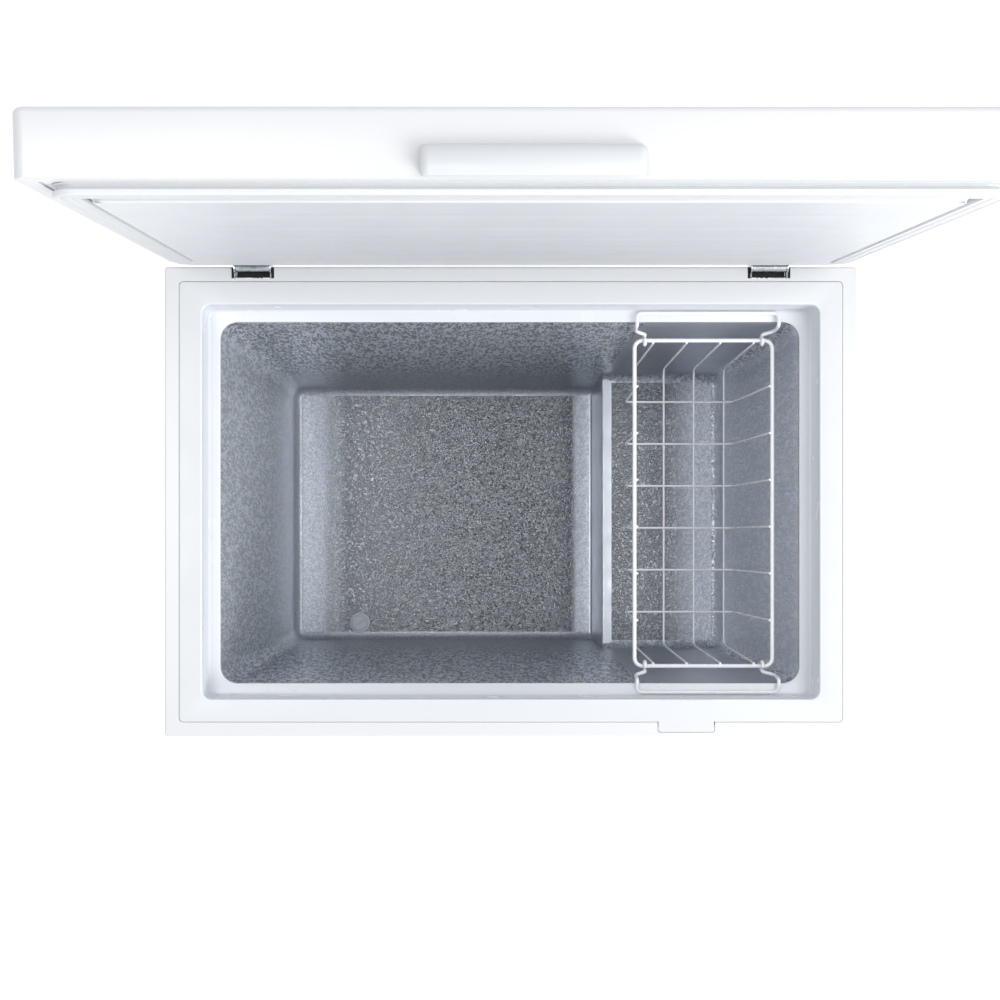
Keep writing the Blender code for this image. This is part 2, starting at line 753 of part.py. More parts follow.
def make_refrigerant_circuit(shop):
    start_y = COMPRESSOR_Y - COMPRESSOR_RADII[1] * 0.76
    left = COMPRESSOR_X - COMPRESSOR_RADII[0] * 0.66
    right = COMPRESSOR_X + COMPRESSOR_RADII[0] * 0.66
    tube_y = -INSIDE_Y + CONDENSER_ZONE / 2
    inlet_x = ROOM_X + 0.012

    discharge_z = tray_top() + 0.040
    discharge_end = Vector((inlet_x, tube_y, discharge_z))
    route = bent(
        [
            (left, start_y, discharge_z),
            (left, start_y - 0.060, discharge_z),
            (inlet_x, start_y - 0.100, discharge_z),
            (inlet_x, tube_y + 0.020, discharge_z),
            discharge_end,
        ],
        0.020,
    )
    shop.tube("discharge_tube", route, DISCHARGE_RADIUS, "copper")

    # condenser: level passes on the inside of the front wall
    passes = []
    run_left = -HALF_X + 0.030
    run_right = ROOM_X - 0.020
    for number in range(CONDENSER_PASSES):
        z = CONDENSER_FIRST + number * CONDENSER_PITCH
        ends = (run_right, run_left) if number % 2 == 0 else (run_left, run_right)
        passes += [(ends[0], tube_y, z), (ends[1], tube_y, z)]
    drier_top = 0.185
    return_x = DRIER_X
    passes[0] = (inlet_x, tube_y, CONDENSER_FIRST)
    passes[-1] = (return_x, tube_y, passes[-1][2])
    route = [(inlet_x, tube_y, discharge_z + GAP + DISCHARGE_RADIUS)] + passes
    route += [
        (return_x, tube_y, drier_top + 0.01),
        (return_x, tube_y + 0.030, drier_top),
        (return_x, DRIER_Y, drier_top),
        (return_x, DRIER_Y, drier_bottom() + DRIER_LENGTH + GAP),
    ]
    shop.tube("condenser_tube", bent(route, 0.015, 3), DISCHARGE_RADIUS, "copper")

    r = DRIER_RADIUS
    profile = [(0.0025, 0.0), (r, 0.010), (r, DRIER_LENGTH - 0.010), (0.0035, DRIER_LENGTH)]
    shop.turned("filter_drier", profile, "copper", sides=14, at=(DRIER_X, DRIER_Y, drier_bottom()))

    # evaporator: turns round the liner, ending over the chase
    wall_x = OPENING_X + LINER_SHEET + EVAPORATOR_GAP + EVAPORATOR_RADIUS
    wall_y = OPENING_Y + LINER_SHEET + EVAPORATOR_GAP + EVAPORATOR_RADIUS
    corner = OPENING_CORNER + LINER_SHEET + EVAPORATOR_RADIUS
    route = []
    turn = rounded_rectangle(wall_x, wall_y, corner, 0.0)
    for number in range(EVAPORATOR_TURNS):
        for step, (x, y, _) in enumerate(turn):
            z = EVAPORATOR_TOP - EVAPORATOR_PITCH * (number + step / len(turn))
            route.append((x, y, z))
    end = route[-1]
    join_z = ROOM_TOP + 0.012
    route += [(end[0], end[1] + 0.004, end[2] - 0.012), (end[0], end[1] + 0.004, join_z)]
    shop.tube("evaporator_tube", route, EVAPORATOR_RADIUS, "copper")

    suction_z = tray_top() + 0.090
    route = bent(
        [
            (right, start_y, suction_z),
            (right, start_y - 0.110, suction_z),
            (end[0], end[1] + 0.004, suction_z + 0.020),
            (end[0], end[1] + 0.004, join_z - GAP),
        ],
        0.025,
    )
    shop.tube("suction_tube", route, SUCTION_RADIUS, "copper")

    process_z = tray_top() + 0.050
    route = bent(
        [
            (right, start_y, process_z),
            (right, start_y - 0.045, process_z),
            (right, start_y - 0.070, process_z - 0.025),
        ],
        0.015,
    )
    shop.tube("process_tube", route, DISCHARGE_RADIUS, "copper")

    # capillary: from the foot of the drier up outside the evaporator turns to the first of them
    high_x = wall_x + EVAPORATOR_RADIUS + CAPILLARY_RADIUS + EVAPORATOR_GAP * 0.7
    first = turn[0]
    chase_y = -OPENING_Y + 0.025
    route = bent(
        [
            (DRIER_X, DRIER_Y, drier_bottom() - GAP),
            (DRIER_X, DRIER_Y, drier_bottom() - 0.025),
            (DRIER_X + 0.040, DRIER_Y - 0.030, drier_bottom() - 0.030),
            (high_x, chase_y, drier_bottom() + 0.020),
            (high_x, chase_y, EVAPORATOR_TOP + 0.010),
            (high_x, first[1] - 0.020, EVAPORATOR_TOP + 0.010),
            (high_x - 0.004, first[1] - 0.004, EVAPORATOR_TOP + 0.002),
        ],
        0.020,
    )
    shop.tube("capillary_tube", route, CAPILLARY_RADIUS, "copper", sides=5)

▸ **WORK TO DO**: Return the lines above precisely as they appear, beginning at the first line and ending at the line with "inlet_x = ROOM_X + 0.012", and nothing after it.

▸ **EXPECTED OUTPUT**:
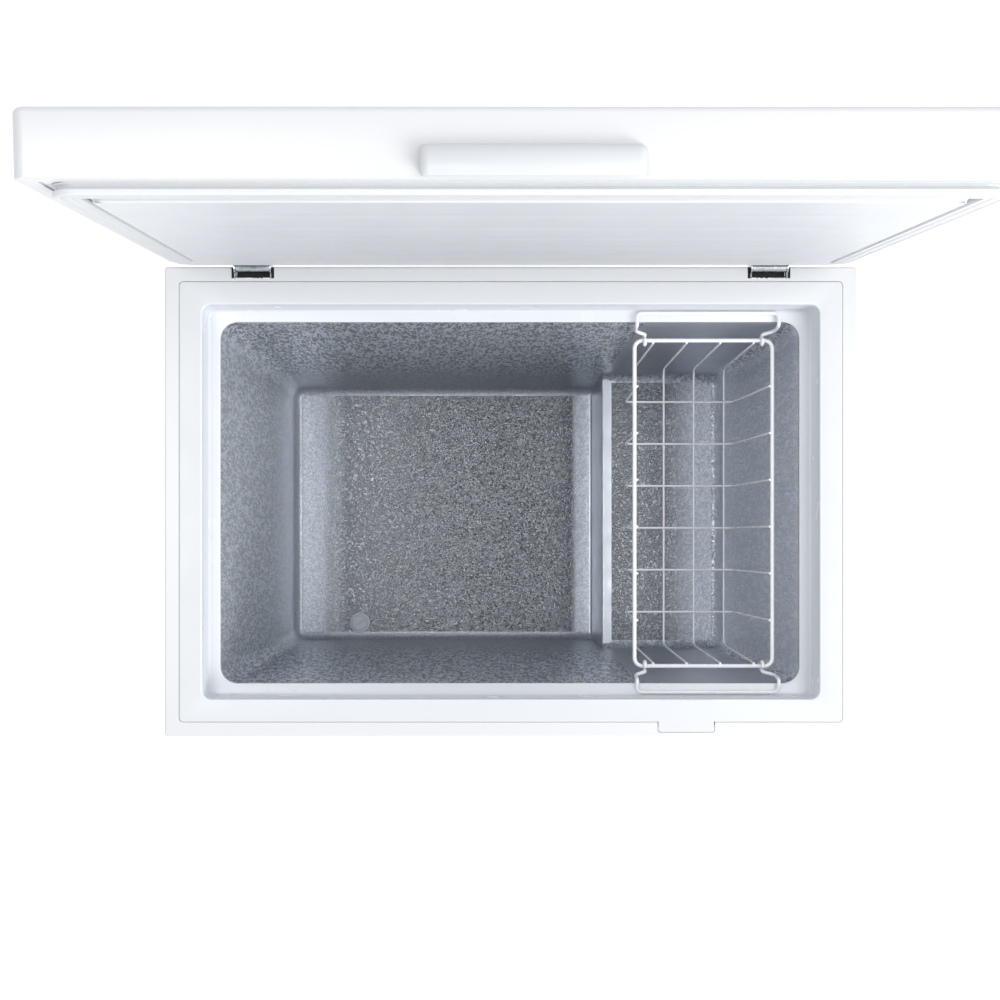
Keep writing the Blender code for this image. This is part 2, starting at line 753 of part.py. More parts follow.
def make_refrigerant_circuit(shop):
    start_y = COMPRESSOR_Y - COMPRESSOR_RADII[1] * 0.76
    left = COMPRESSOR_X - COMPRESSOR_RADII[0] * 0.66
    right = COMPRESSOR_X + COMPRESSOR_RADII[0] * 0.66
    tube_y = -INSIDE_Y + CONDENSER_ZONE / 2
    inlet_x = ROOM_X + 0.012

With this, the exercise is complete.